* [REQUIRED TASK]
Quote exactly the lines from the line containing "Model this object" to the line containing "FRONT_CAP_RADIUS = 0.078", both lines included, please, and nothing more.

* [DATA TO USE]
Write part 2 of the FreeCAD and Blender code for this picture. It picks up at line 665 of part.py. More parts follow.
...
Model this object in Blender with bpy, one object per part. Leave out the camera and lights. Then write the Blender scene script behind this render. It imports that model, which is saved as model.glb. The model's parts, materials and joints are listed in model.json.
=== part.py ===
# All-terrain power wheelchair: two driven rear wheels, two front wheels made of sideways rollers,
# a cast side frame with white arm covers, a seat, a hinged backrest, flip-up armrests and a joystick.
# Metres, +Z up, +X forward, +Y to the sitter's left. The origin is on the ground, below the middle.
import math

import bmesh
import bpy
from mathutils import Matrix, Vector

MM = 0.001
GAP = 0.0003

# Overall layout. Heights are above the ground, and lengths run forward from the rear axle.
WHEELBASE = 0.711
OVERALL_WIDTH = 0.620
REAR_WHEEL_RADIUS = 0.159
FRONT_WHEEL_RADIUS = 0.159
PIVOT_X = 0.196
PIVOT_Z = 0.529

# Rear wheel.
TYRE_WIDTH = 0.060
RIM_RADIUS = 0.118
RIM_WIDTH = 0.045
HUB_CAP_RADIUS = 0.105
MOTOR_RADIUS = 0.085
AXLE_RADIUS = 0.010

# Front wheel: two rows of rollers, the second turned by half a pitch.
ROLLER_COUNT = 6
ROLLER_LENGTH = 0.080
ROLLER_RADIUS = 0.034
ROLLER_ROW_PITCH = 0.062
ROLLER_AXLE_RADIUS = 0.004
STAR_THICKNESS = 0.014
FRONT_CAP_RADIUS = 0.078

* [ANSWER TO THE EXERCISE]
Model this object in Blender with bpy, one object per part. Leave out the camera and lights. Then write the Blender scene script behind this render. It imports that model, which is saved as model.glb. The model's parts, materials and joints are listed in model.json.
=== part.py ===
# All-terrain power wheelchair: two driven rear wheels, two front wheels made of sideways rollers,
# a cast side frame with white arm covers, a seat, a hinged backrest, flip-up armrests and a joystick.
# Metres, +Z up, +X forward, +Y to the sitter's left. The origin is on the ground, below the middle.
import math

import bmesh
import bpy
from mathutils import Matrix, Vector

MM = 0.001
GAP = 0.0003

# Overall layout. Heights are above the ground, and lengths run forward from the rear axle.
WHEELBASE = 0.711
OVERALL_WIDTH = 0.620
REAR_WHEEL_RADIUS = 0.159
FRONT_WHEEL_RADIUS = 0.159
PIVOT_X = 0.196
PIVOT_Z = 0.529

# Rear wheel.
TYRE_WIDTH = 0.060
RIM_RADIUS = 0.118
RIM_WIDTH = 0.045
HUB_CAP_RADIUS = 0.105
MOTOR_RADIUS = 0.085
AXLE_RADIUS = 0.010

# Front wheel: two rows of rollers, the second turned by half a pitch.
ROLLER_COUNT = 6
ROLLER_LENGTH = 0.080
ROLLER_RADIUS = 0.034
ROLLER_ROW_PITCH = 0.062
ROLLER_AXLE_RADIUS = 0.004
STAR_THICKNESS = 0.014
FRONT_CAP_RADIUS = 0.078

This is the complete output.